-- PROVIDED DATA --

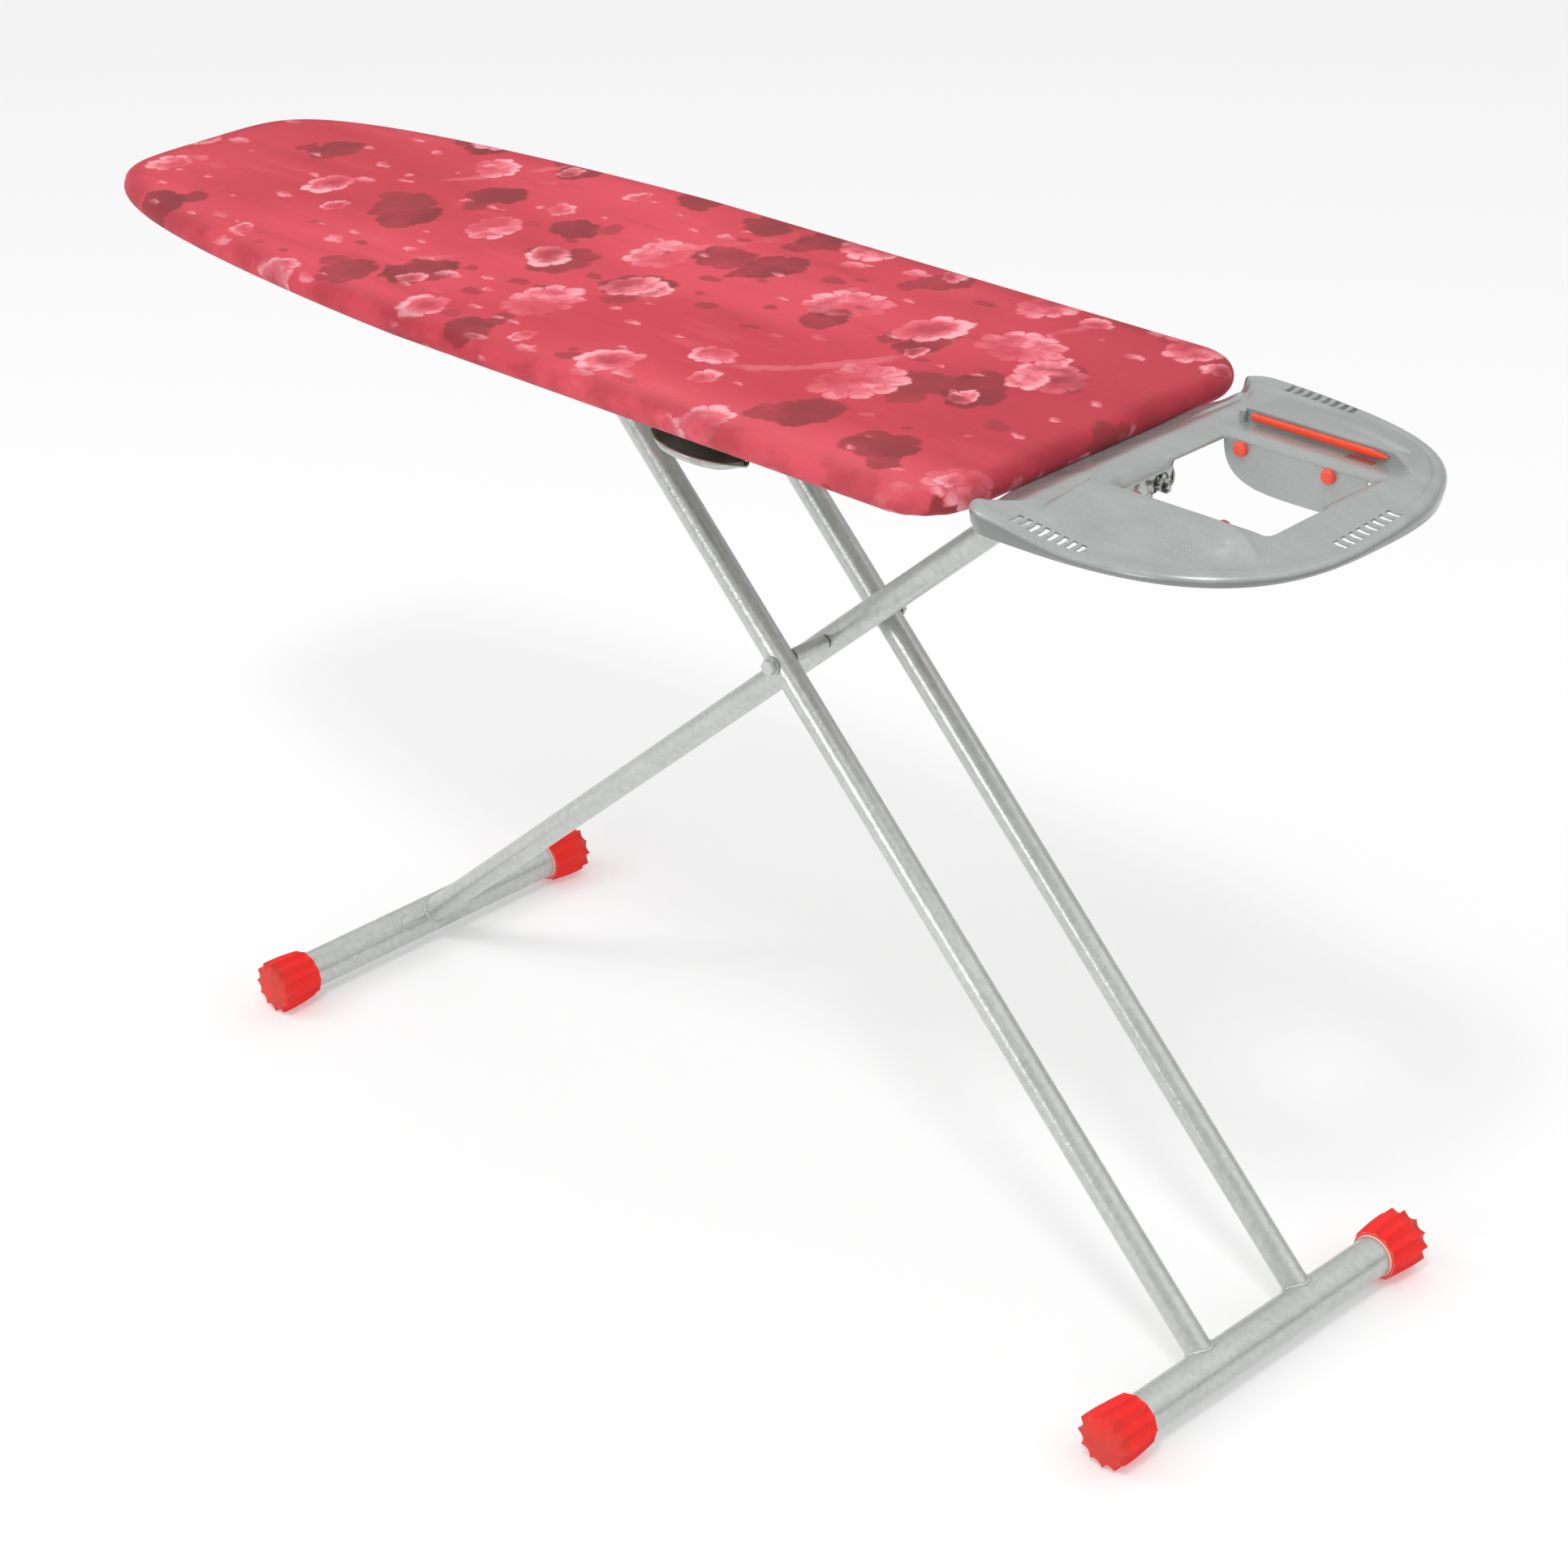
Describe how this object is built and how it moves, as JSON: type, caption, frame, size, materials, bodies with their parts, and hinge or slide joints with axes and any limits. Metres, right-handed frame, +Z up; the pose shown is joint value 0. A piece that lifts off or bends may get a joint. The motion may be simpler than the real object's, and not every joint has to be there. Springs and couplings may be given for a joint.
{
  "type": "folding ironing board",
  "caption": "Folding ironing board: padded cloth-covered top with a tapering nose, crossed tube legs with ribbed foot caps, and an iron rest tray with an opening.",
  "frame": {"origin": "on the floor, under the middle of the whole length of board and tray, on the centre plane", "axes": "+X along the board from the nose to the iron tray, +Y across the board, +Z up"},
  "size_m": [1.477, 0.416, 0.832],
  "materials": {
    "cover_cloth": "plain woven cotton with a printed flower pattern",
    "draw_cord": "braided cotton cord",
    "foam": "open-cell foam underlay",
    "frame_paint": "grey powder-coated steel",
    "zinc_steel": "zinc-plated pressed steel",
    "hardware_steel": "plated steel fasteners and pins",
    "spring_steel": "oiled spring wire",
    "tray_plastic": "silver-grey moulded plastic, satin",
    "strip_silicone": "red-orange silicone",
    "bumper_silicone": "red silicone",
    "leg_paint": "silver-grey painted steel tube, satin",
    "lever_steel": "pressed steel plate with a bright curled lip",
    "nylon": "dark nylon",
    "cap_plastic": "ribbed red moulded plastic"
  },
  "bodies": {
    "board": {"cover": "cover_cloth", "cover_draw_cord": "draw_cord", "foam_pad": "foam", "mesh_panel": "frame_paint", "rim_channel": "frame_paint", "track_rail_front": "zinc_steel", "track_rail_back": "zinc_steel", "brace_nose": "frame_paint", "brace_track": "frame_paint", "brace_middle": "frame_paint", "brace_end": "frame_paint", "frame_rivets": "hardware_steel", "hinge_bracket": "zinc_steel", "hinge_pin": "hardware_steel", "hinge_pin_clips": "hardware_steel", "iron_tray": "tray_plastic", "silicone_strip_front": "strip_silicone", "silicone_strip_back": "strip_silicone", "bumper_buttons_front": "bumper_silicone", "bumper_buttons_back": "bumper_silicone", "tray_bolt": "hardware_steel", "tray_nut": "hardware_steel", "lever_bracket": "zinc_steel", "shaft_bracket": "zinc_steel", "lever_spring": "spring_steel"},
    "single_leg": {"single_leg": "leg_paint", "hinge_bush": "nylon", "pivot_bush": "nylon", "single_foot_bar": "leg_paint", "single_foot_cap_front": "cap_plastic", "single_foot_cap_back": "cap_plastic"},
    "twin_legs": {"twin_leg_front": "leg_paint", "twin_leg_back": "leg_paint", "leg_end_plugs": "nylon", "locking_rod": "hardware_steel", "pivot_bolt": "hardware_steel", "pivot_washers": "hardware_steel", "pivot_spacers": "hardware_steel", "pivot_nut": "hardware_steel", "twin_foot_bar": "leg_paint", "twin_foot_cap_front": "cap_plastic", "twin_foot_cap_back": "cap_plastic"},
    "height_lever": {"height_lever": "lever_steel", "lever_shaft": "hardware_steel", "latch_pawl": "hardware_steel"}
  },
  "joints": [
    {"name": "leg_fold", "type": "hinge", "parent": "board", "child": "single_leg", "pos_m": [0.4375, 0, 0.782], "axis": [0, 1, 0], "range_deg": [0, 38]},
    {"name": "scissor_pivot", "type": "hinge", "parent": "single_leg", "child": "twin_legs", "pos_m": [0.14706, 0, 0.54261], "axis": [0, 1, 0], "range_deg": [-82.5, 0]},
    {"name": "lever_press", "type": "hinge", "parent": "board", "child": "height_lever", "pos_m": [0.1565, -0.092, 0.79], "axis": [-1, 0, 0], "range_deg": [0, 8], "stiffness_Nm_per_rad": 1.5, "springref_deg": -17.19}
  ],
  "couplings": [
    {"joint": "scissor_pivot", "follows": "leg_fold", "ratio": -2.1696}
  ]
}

-- WHAT IS BEING ASKED --
Copy out every line of the data that includes the word "bodies".

-- FULL SOLUTION --
Describe how this object is built and how it moves, as JSON: type, caption, frame, size, materials, bodies with their parts, and hinge or slide joints with axes and any limits. Metres, right-handed frame, +Z up; the pose shown is joint value 0. A piece that lifts off or bends may get a joint. The motion may be simpler than the real object's, and not every joint has to be there. Springs and couplings may be given for a joint.
  "bodies": {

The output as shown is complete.